Written exercise: Give back only the lines in the records below from the one with "Keep writing the" to the one with "cut branch, and", both inclusive, word for word.

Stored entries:
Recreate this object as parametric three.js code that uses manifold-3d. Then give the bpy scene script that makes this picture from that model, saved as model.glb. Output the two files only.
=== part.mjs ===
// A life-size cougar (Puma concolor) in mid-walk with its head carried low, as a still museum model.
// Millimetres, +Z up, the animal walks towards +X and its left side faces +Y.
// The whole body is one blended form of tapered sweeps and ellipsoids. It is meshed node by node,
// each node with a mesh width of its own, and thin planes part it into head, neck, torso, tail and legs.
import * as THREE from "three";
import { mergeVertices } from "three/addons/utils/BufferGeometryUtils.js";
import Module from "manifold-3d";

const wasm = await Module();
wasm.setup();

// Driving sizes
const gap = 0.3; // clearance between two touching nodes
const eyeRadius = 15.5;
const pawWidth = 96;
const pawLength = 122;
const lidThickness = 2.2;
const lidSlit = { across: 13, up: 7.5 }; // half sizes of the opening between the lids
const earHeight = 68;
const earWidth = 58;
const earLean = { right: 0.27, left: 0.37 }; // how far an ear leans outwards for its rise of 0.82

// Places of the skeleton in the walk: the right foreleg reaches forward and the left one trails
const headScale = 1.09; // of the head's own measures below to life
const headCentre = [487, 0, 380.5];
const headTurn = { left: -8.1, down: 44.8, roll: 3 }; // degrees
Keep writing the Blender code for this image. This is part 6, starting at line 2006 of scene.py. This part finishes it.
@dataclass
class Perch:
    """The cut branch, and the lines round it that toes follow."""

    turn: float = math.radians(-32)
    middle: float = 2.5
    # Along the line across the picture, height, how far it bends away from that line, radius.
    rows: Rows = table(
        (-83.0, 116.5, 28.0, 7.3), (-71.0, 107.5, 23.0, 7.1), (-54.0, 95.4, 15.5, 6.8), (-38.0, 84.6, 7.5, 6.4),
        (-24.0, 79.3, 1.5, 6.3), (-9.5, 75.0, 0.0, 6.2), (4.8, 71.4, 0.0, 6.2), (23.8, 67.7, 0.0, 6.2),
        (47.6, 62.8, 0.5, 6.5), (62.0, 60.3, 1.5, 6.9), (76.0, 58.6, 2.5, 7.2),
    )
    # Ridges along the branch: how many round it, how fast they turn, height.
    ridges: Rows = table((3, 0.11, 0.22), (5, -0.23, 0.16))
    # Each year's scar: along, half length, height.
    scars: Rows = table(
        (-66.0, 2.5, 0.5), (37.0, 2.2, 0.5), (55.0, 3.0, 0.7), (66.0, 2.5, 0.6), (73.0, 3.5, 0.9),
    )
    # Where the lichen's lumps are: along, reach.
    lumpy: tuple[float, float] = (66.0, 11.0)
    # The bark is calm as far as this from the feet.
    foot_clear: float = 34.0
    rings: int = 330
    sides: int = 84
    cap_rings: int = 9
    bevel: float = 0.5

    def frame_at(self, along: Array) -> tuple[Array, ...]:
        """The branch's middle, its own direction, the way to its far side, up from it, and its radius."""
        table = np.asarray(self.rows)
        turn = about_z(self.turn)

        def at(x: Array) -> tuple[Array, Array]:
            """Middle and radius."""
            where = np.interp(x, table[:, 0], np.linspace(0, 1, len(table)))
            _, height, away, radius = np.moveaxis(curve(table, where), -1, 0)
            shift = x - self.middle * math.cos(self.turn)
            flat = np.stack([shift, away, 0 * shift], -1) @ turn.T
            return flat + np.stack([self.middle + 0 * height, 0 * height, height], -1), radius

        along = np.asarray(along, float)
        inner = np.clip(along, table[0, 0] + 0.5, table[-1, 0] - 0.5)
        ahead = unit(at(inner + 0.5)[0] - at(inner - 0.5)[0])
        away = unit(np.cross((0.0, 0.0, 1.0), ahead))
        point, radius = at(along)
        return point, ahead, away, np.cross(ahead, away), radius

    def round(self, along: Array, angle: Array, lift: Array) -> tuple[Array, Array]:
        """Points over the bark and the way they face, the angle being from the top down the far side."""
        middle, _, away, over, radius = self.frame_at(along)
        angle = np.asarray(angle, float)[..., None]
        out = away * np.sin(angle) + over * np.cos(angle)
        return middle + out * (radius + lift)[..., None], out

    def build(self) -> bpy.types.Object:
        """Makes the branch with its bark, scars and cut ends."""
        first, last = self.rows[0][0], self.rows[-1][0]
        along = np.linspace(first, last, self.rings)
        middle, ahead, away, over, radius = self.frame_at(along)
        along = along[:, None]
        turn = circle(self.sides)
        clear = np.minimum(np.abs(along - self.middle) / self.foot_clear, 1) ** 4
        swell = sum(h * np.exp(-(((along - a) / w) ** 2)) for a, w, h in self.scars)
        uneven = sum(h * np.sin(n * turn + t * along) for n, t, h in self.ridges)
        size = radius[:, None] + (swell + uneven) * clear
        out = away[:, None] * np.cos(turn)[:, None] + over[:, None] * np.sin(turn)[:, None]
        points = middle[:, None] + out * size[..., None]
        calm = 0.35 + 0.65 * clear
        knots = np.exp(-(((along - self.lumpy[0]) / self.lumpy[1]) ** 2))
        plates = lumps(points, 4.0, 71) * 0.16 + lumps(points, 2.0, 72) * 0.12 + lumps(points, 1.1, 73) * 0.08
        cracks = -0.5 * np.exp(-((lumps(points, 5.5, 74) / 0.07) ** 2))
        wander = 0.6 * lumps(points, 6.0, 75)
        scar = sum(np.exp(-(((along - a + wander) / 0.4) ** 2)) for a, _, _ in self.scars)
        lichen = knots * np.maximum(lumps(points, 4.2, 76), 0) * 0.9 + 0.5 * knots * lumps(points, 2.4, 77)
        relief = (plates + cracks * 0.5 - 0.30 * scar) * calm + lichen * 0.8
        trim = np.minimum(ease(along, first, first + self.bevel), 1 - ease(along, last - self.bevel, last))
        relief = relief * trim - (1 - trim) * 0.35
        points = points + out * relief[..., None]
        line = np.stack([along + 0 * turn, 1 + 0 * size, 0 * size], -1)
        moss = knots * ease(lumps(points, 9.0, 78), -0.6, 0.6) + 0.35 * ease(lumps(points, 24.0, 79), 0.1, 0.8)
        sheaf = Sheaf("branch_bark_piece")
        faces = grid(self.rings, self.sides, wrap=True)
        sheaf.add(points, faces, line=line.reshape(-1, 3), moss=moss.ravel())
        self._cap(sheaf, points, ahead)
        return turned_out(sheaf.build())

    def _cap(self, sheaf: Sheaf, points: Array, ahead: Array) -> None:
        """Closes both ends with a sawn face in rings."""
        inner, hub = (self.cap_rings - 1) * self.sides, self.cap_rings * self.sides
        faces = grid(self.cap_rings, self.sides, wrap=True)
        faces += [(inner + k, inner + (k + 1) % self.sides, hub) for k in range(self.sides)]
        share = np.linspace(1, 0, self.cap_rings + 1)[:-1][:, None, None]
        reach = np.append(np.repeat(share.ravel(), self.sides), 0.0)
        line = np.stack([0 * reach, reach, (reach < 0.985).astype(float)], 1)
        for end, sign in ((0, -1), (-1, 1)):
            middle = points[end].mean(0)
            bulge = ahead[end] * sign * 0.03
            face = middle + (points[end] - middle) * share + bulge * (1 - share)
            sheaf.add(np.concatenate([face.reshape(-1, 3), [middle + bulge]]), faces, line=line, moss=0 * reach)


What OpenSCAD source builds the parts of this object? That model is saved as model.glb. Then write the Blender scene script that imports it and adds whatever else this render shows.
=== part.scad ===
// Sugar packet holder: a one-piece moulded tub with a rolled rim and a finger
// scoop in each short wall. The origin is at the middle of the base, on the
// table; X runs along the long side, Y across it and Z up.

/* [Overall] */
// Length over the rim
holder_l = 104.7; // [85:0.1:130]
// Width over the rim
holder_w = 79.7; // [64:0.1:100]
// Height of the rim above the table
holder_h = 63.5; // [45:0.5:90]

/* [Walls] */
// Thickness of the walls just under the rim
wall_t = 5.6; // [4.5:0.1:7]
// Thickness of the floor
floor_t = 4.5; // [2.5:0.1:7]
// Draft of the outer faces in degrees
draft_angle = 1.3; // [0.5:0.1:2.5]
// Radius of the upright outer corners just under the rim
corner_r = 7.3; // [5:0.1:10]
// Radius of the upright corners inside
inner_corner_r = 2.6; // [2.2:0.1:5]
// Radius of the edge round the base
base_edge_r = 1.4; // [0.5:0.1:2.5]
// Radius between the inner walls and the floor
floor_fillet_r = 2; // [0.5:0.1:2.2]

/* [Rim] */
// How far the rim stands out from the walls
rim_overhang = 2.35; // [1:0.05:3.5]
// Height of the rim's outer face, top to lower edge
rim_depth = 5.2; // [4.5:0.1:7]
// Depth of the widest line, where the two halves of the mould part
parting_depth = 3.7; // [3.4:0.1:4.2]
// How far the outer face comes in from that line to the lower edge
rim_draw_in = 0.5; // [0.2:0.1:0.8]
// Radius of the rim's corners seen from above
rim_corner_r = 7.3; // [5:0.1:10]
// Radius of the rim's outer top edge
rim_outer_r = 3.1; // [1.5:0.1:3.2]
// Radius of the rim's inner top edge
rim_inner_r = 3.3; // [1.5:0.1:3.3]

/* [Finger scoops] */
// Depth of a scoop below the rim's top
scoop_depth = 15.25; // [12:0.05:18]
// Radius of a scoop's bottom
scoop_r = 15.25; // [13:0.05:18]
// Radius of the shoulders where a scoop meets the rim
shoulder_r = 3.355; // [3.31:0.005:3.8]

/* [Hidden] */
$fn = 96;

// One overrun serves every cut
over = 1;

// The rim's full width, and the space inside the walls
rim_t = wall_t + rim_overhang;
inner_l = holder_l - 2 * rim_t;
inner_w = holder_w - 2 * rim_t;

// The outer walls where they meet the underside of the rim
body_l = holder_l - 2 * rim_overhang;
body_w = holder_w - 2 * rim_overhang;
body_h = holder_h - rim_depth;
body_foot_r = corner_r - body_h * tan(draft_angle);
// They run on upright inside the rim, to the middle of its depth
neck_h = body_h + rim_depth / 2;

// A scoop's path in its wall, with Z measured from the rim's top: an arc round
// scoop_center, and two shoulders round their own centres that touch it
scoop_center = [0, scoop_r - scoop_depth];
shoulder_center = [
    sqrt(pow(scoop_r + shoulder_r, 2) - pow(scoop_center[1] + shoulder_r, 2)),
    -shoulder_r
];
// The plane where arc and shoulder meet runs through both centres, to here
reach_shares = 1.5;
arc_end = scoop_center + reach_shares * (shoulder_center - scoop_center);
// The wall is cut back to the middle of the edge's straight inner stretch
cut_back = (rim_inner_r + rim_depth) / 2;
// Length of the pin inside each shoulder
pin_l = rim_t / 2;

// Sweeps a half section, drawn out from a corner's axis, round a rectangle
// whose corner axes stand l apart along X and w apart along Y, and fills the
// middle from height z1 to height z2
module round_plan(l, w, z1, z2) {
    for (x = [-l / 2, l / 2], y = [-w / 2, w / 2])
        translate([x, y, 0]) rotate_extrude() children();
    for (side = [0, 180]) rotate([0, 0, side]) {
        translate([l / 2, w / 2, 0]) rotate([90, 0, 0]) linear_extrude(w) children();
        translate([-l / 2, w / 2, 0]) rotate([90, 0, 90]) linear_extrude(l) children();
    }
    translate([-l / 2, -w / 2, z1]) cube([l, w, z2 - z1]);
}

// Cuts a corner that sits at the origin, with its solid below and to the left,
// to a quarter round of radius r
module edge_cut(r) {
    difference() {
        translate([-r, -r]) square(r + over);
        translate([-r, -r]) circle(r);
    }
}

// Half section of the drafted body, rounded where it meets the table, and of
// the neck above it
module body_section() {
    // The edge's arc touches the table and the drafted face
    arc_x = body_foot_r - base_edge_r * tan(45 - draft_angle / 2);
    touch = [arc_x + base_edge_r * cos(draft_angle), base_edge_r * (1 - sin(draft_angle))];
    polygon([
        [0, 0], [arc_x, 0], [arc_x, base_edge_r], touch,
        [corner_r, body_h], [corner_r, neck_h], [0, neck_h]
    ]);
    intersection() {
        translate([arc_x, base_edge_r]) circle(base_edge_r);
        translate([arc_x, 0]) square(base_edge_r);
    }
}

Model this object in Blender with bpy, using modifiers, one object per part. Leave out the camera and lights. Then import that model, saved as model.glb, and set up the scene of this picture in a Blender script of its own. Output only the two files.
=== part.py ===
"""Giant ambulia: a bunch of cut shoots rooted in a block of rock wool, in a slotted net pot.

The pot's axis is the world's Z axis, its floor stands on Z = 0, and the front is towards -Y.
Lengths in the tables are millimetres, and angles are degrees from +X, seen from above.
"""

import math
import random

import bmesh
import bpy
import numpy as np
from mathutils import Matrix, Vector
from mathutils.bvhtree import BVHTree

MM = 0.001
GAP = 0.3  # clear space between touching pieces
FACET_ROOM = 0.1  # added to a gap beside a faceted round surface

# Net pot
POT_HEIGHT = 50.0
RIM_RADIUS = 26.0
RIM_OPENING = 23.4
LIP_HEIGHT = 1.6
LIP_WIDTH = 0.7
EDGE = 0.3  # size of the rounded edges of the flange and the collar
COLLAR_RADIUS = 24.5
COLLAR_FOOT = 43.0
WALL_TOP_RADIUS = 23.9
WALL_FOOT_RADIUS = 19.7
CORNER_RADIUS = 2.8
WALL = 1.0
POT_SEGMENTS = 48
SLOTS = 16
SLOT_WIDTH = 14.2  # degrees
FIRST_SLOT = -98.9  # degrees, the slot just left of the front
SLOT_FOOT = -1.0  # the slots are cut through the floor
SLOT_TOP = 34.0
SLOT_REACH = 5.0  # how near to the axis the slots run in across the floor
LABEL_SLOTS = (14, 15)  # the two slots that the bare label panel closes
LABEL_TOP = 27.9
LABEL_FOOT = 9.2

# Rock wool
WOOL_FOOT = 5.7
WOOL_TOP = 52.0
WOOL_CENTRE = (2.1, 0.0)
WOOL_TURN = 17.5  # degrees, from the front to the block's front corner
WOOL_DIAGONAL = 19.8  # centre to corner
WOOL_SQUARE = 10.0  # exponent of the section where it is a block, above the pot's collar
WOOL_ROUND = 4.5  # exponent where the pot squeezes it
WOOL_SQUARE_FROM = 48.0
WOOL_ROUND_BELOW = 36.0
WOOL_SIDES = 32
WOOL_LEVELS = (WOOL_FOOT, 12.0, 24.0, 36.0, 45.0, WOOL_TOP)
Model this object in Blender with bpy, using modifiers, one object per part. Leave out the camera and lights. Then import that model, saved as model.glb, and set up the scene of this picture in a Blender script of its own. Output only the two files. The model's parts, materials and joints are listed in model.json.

Final result:
Keep writing the Blender code for this image. This is part 6, starting at line 2006 of scene.py. This part finishes it.
@dataclass
class Perch:
    """The cut branch, and the lines round it that toes follow."""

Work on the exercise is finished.